In the blockchain as in various other distributed and peer-to-peer systems, data verification is very important because the same data exists in multiple locations. Thus, if a piece of data is changed in one location, it is important that the same data changes are processed everywhere in the same way.

It is time consuming and computationally expensive to check the entirety of each part whenever a system wants to verify data. This is why Merkle trees are used. Basically, the use of Merkle trees limits the amount of data being sent over a network as much as possible. Instead of sending an entire file over the network, it is possible just send a hash of the file to see if it matches.

Currently, the main uses of Merkle trees are in peer-to-peer networks such as Tor and Bitcoin. The usage of Merkle tree for blockchains (including Bitcoin and Exonum) is twofold:

  • Minimization of the data transfer during the blockchain state agreement during Precommit phase of the consensus algorithm
  • Possibility of light clients implementation.

ProofListIndex Storage Specification

Operator || below stands for concatenation. Function hash(arg) below stands for SHA-256 hash of byte array arg.

Persistence

The internal representation of a Merkle tree is organized by utilizing 2 integer parameters as a key for each element: height and index.

Note

To distinguish values from different lists in Exonum, an additional prefix is used for every key. Consult MerkleDB for more details.

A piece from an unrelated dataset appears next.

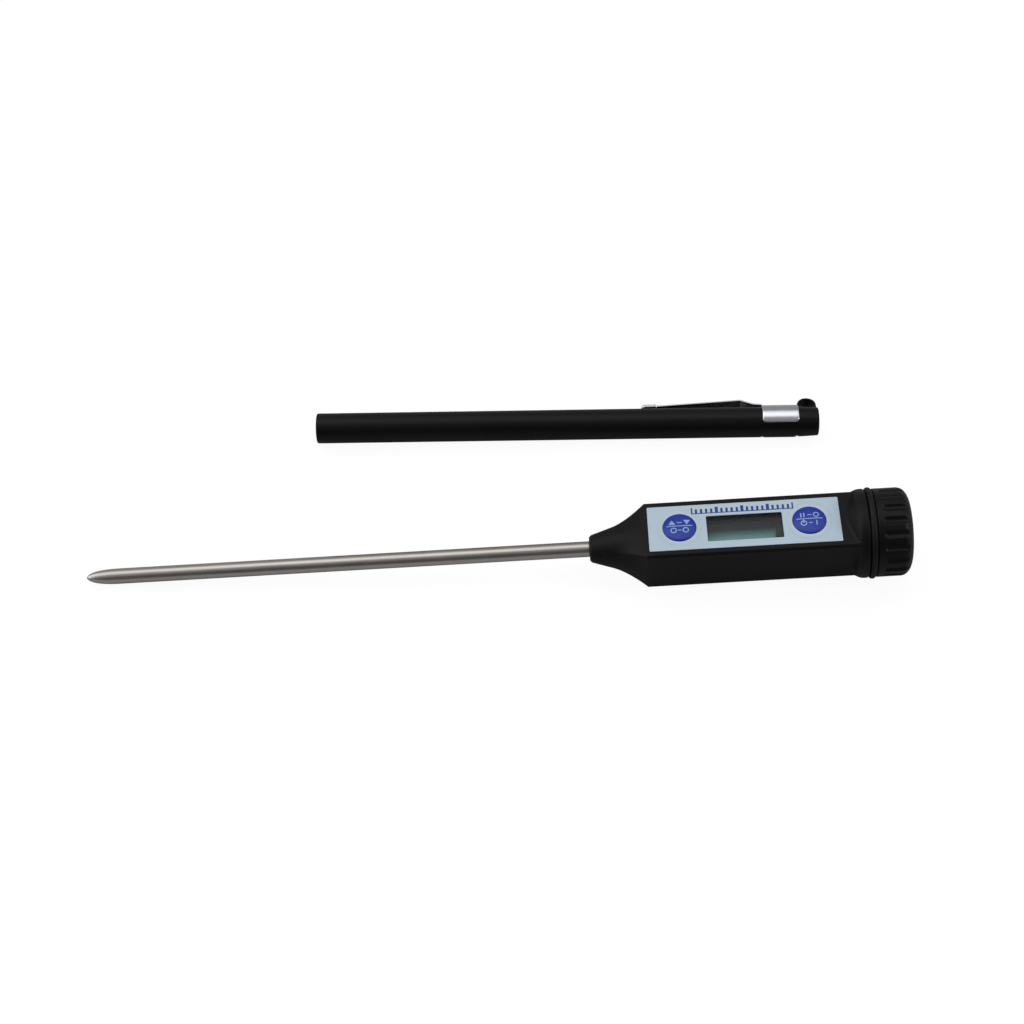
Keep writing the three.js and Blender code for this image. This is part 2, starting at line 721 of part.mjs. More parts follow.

Each Merkle tree element is addressed by an 8-byte key = height || index, where:

  • height <= 56 is height of element in the tree, where height = 0 denotes a leaf. height is represented as 8 bits (i.e., 1 byte)
  • index is index of element at the given height consisting of the other 56 bits (7 bytes)
  • index are serialized within key as big-endian values

Note

This storage design means that the maximum supported number of elements in a ProofListIndex is 2 ** 56 (approximately 7.2e16), rather than 2 ** 64. We consider this amount sufficient for practical applications.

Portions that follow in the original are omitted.